チュンニーが説明しているように1998年5月1日に私たちがデモを行った後、当局は自分たちのやり方を変えようとはしませんでした。5月4日の国際児童節には、信じられないことに彼らは、初回より数ははるかに少ないとはいえ、囚人たちを中庭へと連れ出しました。 ここでも、囚人たちは役人の企みに加わることを拒否しました。私が拘置されていた棟の全員は独房に監禁されましたが、何が行われていたかは窓を通して見聞きすることができましたので、私たちは直ちに窓を叩き壊しました。私たちは、中庭にいる仲間を応援するためにスローガンを叫びましたが、殴打が続けられるのを目の当たりにしたときには嘆き悲しみました。
1999年5月24日、ドラプチ刑務所での5年間が過ぎた後、私は刑期を終え釈放されました。ペンポにある自宅に戻ると、家族全員の生活が成り立たないほど、私、そして家族の自由が極端に制限されていることに直ちに気付きました。私はまた、チョンニーが置かれている状況を知りました。私たちは、家族や親族に気付かれないように、チベットを去る計画を立てました。ペンポから移動するのに必要な許可を取得するため、私たちは治療を受けるためにラサに行く必要があると当局に説明しました。ラサでは、導いてくれる人の援助を確保することができました。

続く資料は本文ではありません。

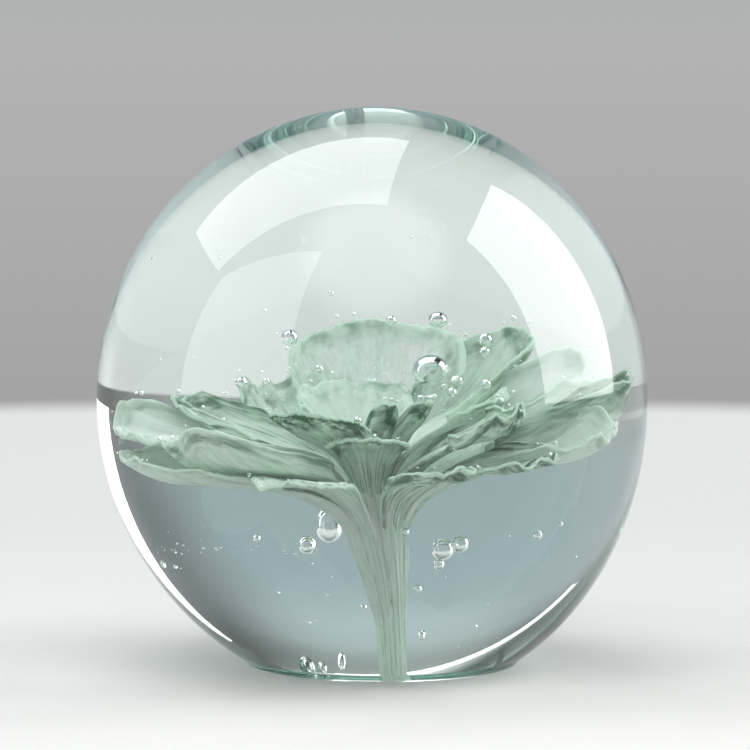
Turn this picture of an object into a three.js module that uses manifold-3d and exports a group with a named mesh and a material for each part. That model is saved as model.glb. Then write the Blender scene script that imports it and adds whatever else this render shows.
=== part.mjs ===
// A hand-made glass paperweight: a clear ball with a ground flat foot, and inside it a pale green
// trumpet flower of layered frit veils drawn down into one fluted stem.
// Millimetres, +Z up, +X to the right, +Y away from the front. The origin is on the plane of the
// foot, under the ball's widest section.
//
// The glass is two gathers, as the maker takes them from the furnace: the core gather that carries
// the colour and becomes the bulb under the flower, and the outer gather over everything, which
// makes the dome and the sides and runs down round the core to the foot.
import * as THREE from "three";
import { ParametricGeometry } from "three/addons/geometries/ParametricGeometry.js";
import { mergeVertices } from "three/addons/utils/BufferGeometryUtils.js";
import Module from "manifold-3d";

// ---- Driving dimensions ----
const ballRadius = 40; // at the widest section
const widestZ = 39; // height of the widest section over the foot
const domeRise = 42.3; // widest section to crown
const underDrop = 44; // depth of the lower half's full curve, which the foot cuts off
const footRadius = 17.2; // flat ground part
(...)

刑務所から釈放された1年後、私の心は説明できないほど満たされました。私は、チベットからのすべての新着者と同様に、ダライ・ラマ法王猊下に謁見することを許されました。申し上げるまでもなく、故郷を後にしなければならなかったのは非常に悲しい出来事ですが、法王猊下の、「インドでは、自由な民主主義国家での生活を送ることができ、恐れを抱く必要もなく、自由に信仰を深めることができる」というお言葉は、私たちを非常に勇気付けてくださいました。
チュンニーと私はダラムサラで暮らしています。彼女は、ダライ・ラマ法王猊下の僧院であり御邸宅である場所からわずかに歩いたところにあるガンデン・チョーリン尼僧院にいます。また私は、サラ・スクールで宗教研究の講座の準備を進めています。私は、皆さま方がダラムサラでチベット人が生活を営んでいる場所を訪れ、信仰の自由が私たちにとって意味するものをご覧になられることを願っております。また、チベットを訪れ、信仰の自由が存在しないことが何を意味するのかを確かめられることを願っております。
私の同胞たちの窮状を証言する貴重な機会をくださいましたことに、もう一度、心からのお礼を申し上げます。私は、ほんの少女であった頃から、アメリカが自由を愛しチベットを支援してくれる国家であると聞かされてきました。アメリカ政府が中国政府との対話により、チベット人を助けチベットに自由をもたらしてくださることは、チベット、そして亡命社会在住のすべてのチベット人の願いです。
どうか、刑務所で不当な扱いを受け続け苦しむすべての人たち、とりわけ、私が本日名前を申し上げた尼僧たちの問題を取り上げてくださいますようお願い申し上げます。